Configuration

JUPITER Hardware Overview

JUPITER Booster Node Design

  • ~6000 standard compute nodes
    • 4× NVIDIA GH200 Grace-Hopper Superchip (see also node image)
      • CPU: NVIDIA Grace (Arm Neoverse-V2), 72 cores at 3.1 GHz base frequency; 120 GB LPDDR5X memory at 512 GB/s (8532 MHz)

      • GPU: NVIDIA Hopper, 132 multiprocessors, 96 GB HBM3 memory at 4 TB/s

      • NVIDIA NVLink-C2C CPU-to-GPU link at 900 GB/s

      • TDP: 680 W (for full GH200 superchip)

    • NVLink 4 GPU-to-GPU links, 300 GB/s between pairs of GPUs (150 GB/s per direction), cNVLink between CPUs (pairs connected with 100 GB/s per direction)

    • Network: 4× InfiniBand NDR200 (Connect-X7)

  • 12 login nodes
    • NVIDIA GH200 Grace-Hopper Superchip (differences highlighted)
      • CPU: NVIDIA Grace (Arm Neoverse-V2), 72 cores at 3.1 GHz base frequency; 480 GB LPDDR5X memory at 384 GB/s (6400 MHz)

      • GPU: NVIDIA Hopper, 132 multiprocessors, 96 GB HBM3 memory at 4 TB/s

      • NVIDIA NVLink-C2C CPU-to-GPU link at 900 GB/s

      • TDP: 900 W (for full GH200 superchip)

    • Network: InfiniBband NDR (Connect-X7)

    • 100 Gigabit Ethernet external connection

    • Local disk for operating system (1× 960 GB NVME)

  • 200 Gbit/s network connection to JUST

_images/jupiter-node-design--jedi.svg

Node diagram of the 4× NVIDIA GH200 node design of JUPITER Booster / JUPITER. Links and bandwidths are added.

Network Design

JUPITER features a common network based on NVIDIA Mellanox Quantum InfiniBand NDR in a Dragonfly+ topology. 27 Dragonfly groups are available, of which 25 belong to JUPITER Booster, 1 to JUPITER Cluster, and 1 to the administrative sub-systems.

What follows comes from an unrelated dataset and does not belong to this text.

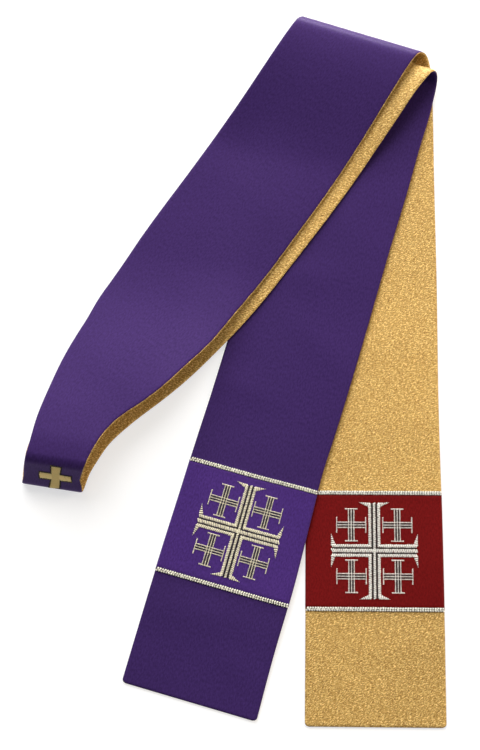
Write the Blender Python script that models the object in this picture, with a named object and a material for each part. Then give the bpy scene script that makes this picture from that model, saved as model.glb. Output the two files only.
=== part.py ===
"""Reversible clerical stole, folded for display.

One long band of two faces, purple satin and gold lame, sewn back to back.  It is folded at the
centre back of the neck, so that the two halves lie on each other, and both halves are then
folded over together at the far end.  The over half wraps outside the under half.

Metres, +Z up, underside on z = 0.  The neck is toward -X and -Y, the ends hang toward -Y.

The cloth is one surface of two numbers: "along", the distance from the centre back (positive
down the over half, negative down the under half), and "across", from 0.5 at the left edge to
-0.5 at the right edge.  The surface is the flat cut piece, rolled over the neck loop and then
rolled over the fold.  Every wall, band, trim and cross is a slab offset from that surface.
"""
import math

import bmesh
import bpy
import numpy as np

# --- the cloth -------------------------------------------------------------------------------
FACE_WALL = 0.0010          # one face with its share of the interlining
FACE_GAP = 0.0003           # between the two faces
SEAM = 0.0003               # between neighbouring stretches and under everything sewn on
CLOTH = 2.0 * FACE_WALL + FACE_GAP
REST = CLOTH / 2.0          # height of the middle surface where the cloth lies on the floor
LAYER = CLOTH + SEAM        # step from one layer to the next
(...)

The topology is shown in the overview image. JUPITER features adaptive routing.

_images/jupiter-dragonfly.svg

Connectivity of the JUPITER Dragonfly+ Network

A zoom into one of the JUPITER Booster Dragonfly groups can be seen in the following image.

_images/jupiter-dragonfly-cell.svg

In-group view of a JUPITER Booster Dragonfly group.

240 nodes are combined in one Booster group, distributed over 5 physical racks. There are 15 L1 (lower) switches, and 16 L2 (higher) switches; the 3rd rack has an additional L2 switch. Nodes are connected with InfiniBand split-cables to the L1 switches with 200 Gbit/s per node. Between switches, connectivity with 400 Gbit/s per link is available.

Software Overview

  • Redhat Enterprise Linux (RHEL) 9 distribution

  • JUPITER Management Stack
    • Eviden Smart Management Center xScale

  • Scientific Software (EasyBuild)
    • Compilers: GCC, NVIDIA HPC Compiler (NVHPC)

    • MPI: OpenMPI, ParaStationMPI; both CUDA-aware

    • And more components, see module overview

  • IBM Storage Scale (GPFS) parallel file system